The committee’s report rightly devotes a good deal of attention to the role of national Parliaments in influencing and shaping EU legislation. The committee’s comprehensive list of ideas in this area remains, I suggest, the best available quarry for possible reforms. The Government’s attachment to the terminology of a “red” card is, I fear, too likely to prove both misleading and counterproductive: misleading because there is no question of a single national parliamentary veto being agreed and counterproductive because red card terminology will cut across the necessary task of gaining support in other member states for the strengthening of the existing yellow card procedures so that they work more effectively. This is a case where the Government’s and your Lordships’ House’s objectives are cutting with the grain of European opinion, but they could be damaged by overbidding.

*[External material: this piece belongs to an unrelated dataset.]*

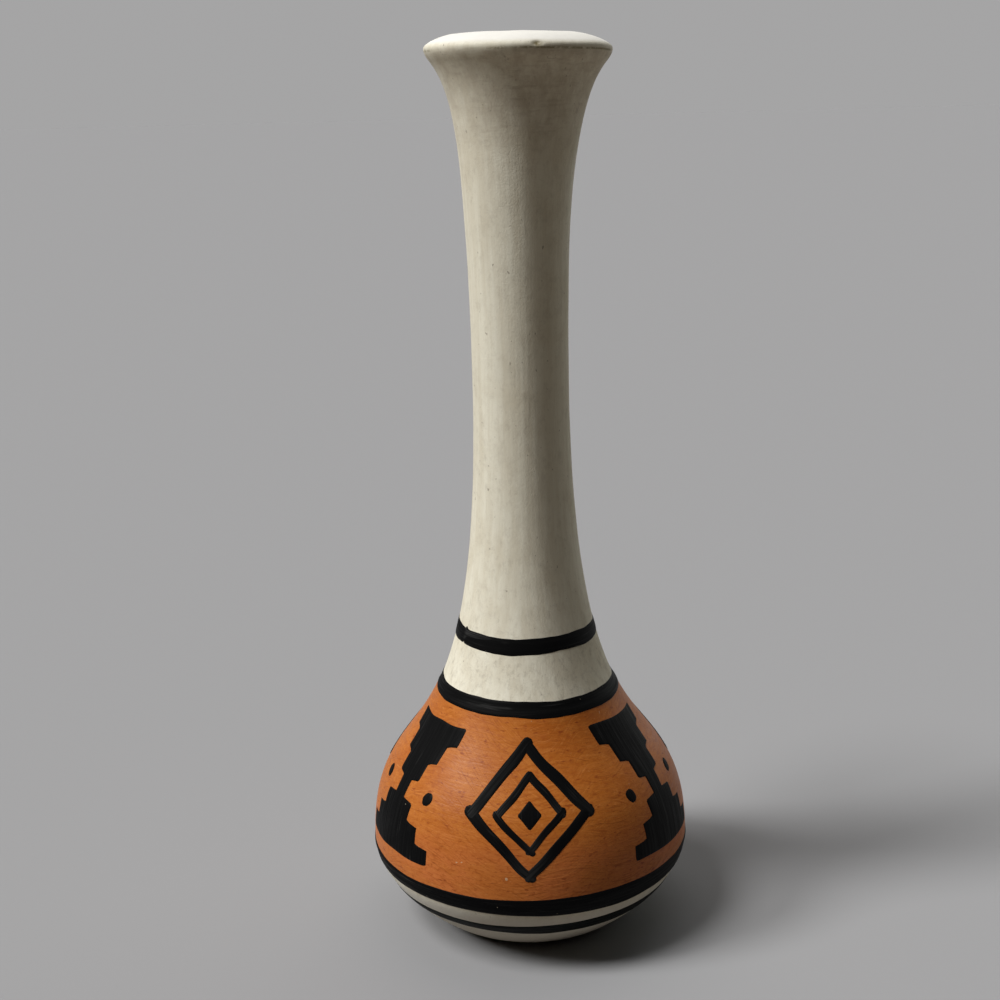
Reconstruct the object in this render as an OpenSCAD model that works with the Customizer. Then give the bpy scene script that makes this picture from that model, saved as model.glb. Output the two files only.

In last night’s Committee proceedings on the EU Referendum Bill, there was some mockery by those who advocate the UK leaving the EU of the fact that those of us who advocate Britain’s best interests being served by remaining in the EU are focusing attention on the weaknesses of the possible alternatives to membership in the event of a vote to leave. But to do otherwise would surely be to display astonishing complacency, which could only bring its own nemesis. Moreover, those who advocate leaving need to explain and to defend the alternatives they favour, if the electorate are not to be duped and left completely unaware of the consequences of the decision they are being asked to make.

The problem is that there is no agreement among those advocates of leaving on the alternative to be picked. Do they favour the Norwegian model, the Swiss model, the Turkish customs union, a WTO membership framework or simply a leap in the dark? Nor is there any agreement among them as to whether the UK outside the European Union would set a tariff lower than the common external tariff, higher or, perhaps, just the same—in which case, what on earth is all the fuss about? These are all important choices that need to be made and to be set before the electorate before they make their choice.

So there are plenty of substantive issues relating to the referendum, and they do not involve—here I respond to a point made by the noble Lord, Lord Boswell—taking sides in it, which I entirely agree would be quite inappropriate. But there are issues here on which our Select Committee could turn the spotlight of its attention. After the noble Lord has completed the trio of visits to Wales, Scotland and Northern Ireland, it would be extraordinarily valuable if a report could be produced setting out the main issues that have arisen during those visits and the conclusions of the committee on the attitudes of the devolved Administrations as, so far, we are in total ignorance from the government side of what those attitudes are. There is not a word in the reply to this report about their attitude; it merely says that the Government are engaged with them and that, if they are jolly lucky, Mr Lidington might go and see them one day. I think that we have to go a bit further than that. Of course, whether the committee takes up such a matter is of course entirely a matter for its present membership and not for a former member like myself.